Residential transactions lodged for registration totaled 9,300 last month, down from 12,285 in September, latest figures from the Land Registry show.
In value terms, home sales for October plunged 35.3 percent to HK$36.3 billion, down from September received registrations of HK$56.2 billion, but 140% more compared with October last year.
The figures relate to transactions in September as there is usually a four-week time lag between closing a transaction and the lodging for registration with the Land Registry.
Cranes sprout from the top of residential blocks at a construction site. Bloomberg News |
Year-on-year, home sales surged 97 percent in volume terms and 123 percent in value terms.
"Developers launched fewer new projects for sale in September compared with the previous two months, particularly in the luxury market," said Patrick Chow, research head at Ricacorp Properties Ltd, interpreting the figures.
Transactions of homes valued at HK$10 million or more fell 55 percent to 612 in October from 1,351 the previous month, according to the Land Registry.
The official figures do not provide a breakdown on the numbers of new and second-hand home sales.
But Chow said data compiled by Ricacorp shows that new home sales dived 59 percent while second-hand home sales fell only 18 percent during the period.
Data from another major real estate agency, Midland Realty, indicated a declining, yet reverse, trend.
"New home sales fell about 20 percent, while transactions involving second-hand homes dropped around 60 percent," Buggle Lau, Chief Analyst at Midland Realty, estimated.
Analysts also cited soaring property prices for the slowdown in transactions.
"Property prices have gained sharply since the beginning of the year. Many prospective homebuyers are finding it hard to chase the soaring prices," Ricacorp's Chow said.

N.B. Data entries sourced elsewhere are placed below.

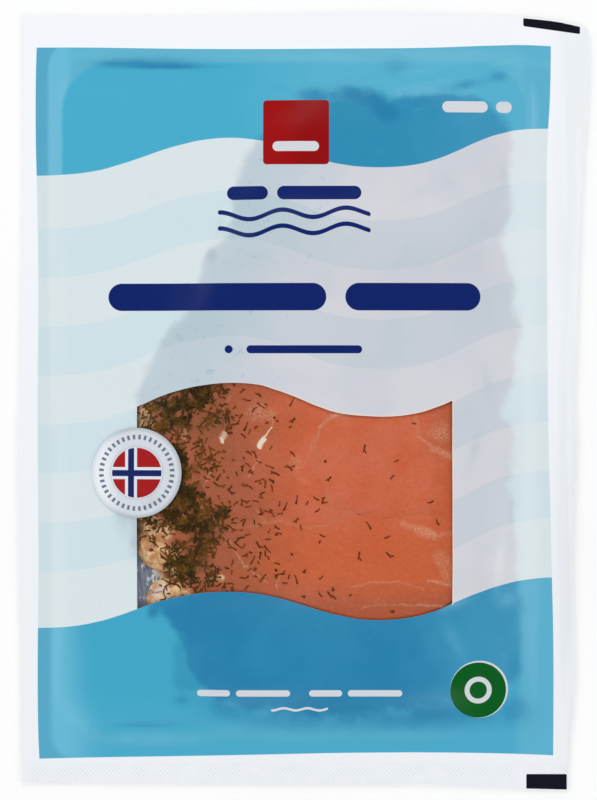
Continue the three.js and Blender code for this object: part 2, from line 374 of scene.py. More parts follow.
STROKE = stroke()
# Two of these lines, from (-23.3, -15.1) and from (-12.1, -15.1), are painted highlights along creases in
# the clear film over the fish; the rest are fat.
FAT_AND_CREASE_GLINTS = [  # from x, y to x, y, half width and strength, in mm: the pale fat in the window and two painted crease highlights
    (11, -2.4, 7.2, -3.6, 0.5, 0.7), (7.2, -3.6, 3.9, -6.6, 0.5, 0.3), (3.9, -6.6, 1.9, -12, 0.5, 0.2),
    (-8.6, -6.9, -10.6, -9.6, 0.2, 1), (-10.6, -9.6, -11.8, -11.6, 0.6, 1),
    (-8, -3, -8.8, -7, 0.16, 0.5), (-20.7, -8, -21.5, -9.4, 0.7, 0.82),
    (-21.9, -9.6, -21.7, -10.5, 0.5, 0.95), (-20.6, -2, -21, -8, 0.2, 0.5),
    (-31, -7, -31.4, -9, 0.7, 0.7), (-23.3, -15.1, -26.5, -22.4, 0.2, 0.5),
    (-12.1, -15.1, -14.5, -19.2, 0.18, 0.55), (-19.5, 1.1, -22.1, -3.9, 0.3, 0.35),
    (-19.8, -36.5, -15.7, -42.7, 0.18, 0.45), (-15.7, -42.7, -9.8, -47.1, 0.2, 0.5),
    (-6.3, -45, -7.3, -46.8, 0.16, 0.6), (-7.3, -46.8, -7.1, -48.6, 0.15, 0.5),
    (-12.7, -28, -10.4, -31.5, 0.2, 0.3), (0.2, -21, -4, -16.5, 0.9, 0.14),
    (25.4, -31.8, 29.6, -33.2, 0.7, 0.36), (29.6, -33.2, 33.7, -34.9, 1.1, 0.5),
    (33.7, -34.9, 38.6, -34.2, 0.7, 0.26), (35.4, -40.4, 38.6, -46.4, 1.9, 0.3),
    (12.5, -48.3, 18, -47, 0.24, 0.3), (18, -47, 24.5, -47.1, 0.22, 0.36),
    (24.5, -47.1, 31, -49, 0.22, 0.26), (32.6, -46.5, 38.6, -48, 0.36, 0.55),
    (15.2, -53.9, 20.8, -53, 0.22, 0.24), (20.8, -53, 30, -53.3, 0.22, 0.3),
    (30, -53.3, 38.6, -53.7, 0.3, 0.5), (29.9, -9.2, 33.7, -12.1, 0.5, 0.3),
    (33.7, -12.1, 38.6, -14.2, 0.8, 0.45), (29, -3, 29.9, -9.2, 0.5, 0.16),
]
CRISP_FAT, GRAINY_FAT = 0.9, 0.8  # strengths over which fat is crisp, and under which it is grainy
FAT_SPECKLE = [(-12.5, -2.4, 4.2), (-8.8, -3.4, 2.4), (35.5, -8.0, 4.0), (-2.0, -16.0, 3.0)]
SKIN = [  # the tan outer side of the fish, which shows at the left of the window
    (-42.5, -1.5, -42.6, -6.5, 2.6), (-41.5, -32, -37.5, -34, 2.6), (-43.2, -37.4, -36.2, -42.4, 4),
    (-40, -46.5, -33, -51, 3.2), (-44, -51.5, -36, -54, 3.6), (-24.5, -47, -22, -46, 0.8),
]

# A bare patch of skin and the ground under the upper crust: from x, y to x, y, half width and softness.
BARE_SKIN = (-39.0, -50.6, -37.0, -48.8, 1.3, 0.8)
BROWN_GROUND = (-36.0, -3.0, -25.0, -4.0, 5.5, 2.5)


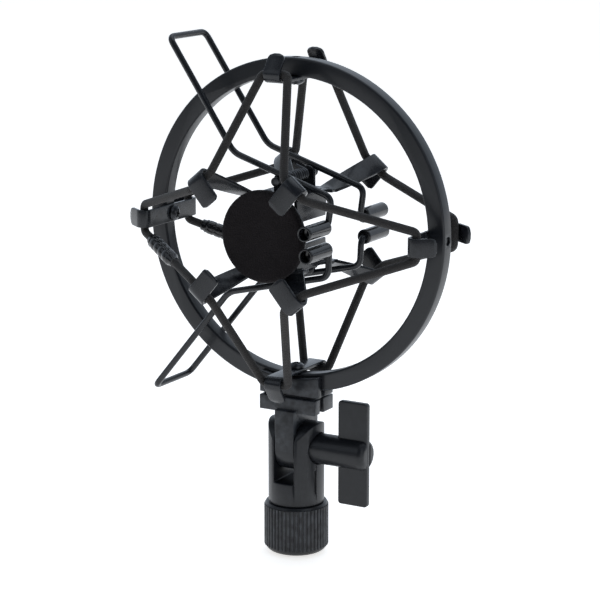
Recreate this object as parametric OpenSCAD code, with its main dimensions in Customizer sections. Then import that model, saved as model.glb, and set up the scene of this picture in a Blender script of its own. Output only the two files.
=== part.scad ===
// Elastic suspension ("spider") holder for a studio microphone.
// Origin: mouth of the stand thread, on the stand axis. +Z up, front faces -Y, +X to the right.

/* [Suspension ring] */
// Outer radius of the ring
ring_r = 60; // [55:0.5:65]
// Radial width of the ring's section
ring_w = 6.5; // [5.5:0.5:7.5]
// Depth of the ring, front to back
ring_t = 6; // [5:0.5:7]

/* [Stand fitting] */
// Radius of the ribbed collar
collar_r = 11.8; // [11:0.25:13]
// Height of the ribbed collar
collar_h = 18.4; // [18.4:0.2:20]
// Number of ribs round the collar
rib_count = 48; // [36:2:60]
// Wall radius of the 5/8 inch stand thread
thread_r = 7.94; // [7.9:0.01:8]
// Depth of the stand thread
thread_depth = 9.6; // [8:0.2:9.6]
// Radius of the swivel body
body_r = 10.2; // [9.8:0.1:10.4]

/* [Tilt joint] */
// Height of the tilt pin above the stand thread's mouth
pivot_z = 39.5; // [38.5:0.5:42]
// Height of the ring's centre above the tilt pin
ring_up = 81; // [81:0.5:84]
// Width of the slot across the swivel body
slot_w = 8.3; // [8.3:0.1:8.6]
// Thickness of the tongue that turns in the slot
tongue_w = 7.8; // [7.4:0.1:7.8]
// Radius of the tongue's round end
tongue_r = 9; // [8.5:0.1:9.2]

/* [Wing screw] */
// Radius of the wing screw's barrel
barrel_r = 5.6; // [5:0.1:5.8]
// Length of the wing, end to end
wing_len = 38.5; // [30:0.5:38.5]
// Width of the wing along the barrel
wing_w = 11.8; // [10:0.2:12]

/* [Cradle] */
// Sideways shift of the cradle from the ring's centre
cradle_dx = -2; // [-3:0.5:0]
// Fore and aft shift of the cradle from the ring's centre
cradle_dy = -1; // [-2:0.5:0]
// Drop of the cradle below the ring's centre
cradle_dz = -1; // [-2:0.5:0]
// Distance of each hook to the side of the cradle's centre
hook_x = 18.5; // [17:0.5:20]
// Distance of each hook in front of or behind the cradle's centre
hook_y = 29.5; // [29:0.5:31]
// Distance of each hook above or below the cradle's centre
hook_z = 19.5; // [19:0.5:21]
// Width of the hook straps
hook_w = 7.2; // [6.5:0.1:7.4]
// Length of a hook's front flap
flap_len = 9; // [7:0.5:10]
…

"Homebuyers will stop for a while and watch for new developments," he said.
Midland Realty's Lau also noted the "aggressiveness" of homeowners in the pricing for their properties.
He expects sellers to gradually lower their asking prices as transactions slow down.
Hot money, low interest rates and relatively-small housing supply have sent local home prices soaring, with luxury market prices surging over 40 percent from the end of last year and topping peak levels during the last bubble period in 1997, with prices in the mass market also jumping, nearly 30 percent.
Both analysts expect the property market to slow down further, particularly given that the government has taken steps to squelch a potential property bubble, with Lau forecasting another 10 percent fall in the November figure from October and Chow seeing a 20-30 percent drop, which may be influenced by a recent tightening of mortgage requirements.
On October 23, the government raised the downpayment requirement for luxury homes costing HK$20 million or more from 30 percent to 40 percent, and warned last week that it may intervene if the property market becomes "unhealthy" and "unfair".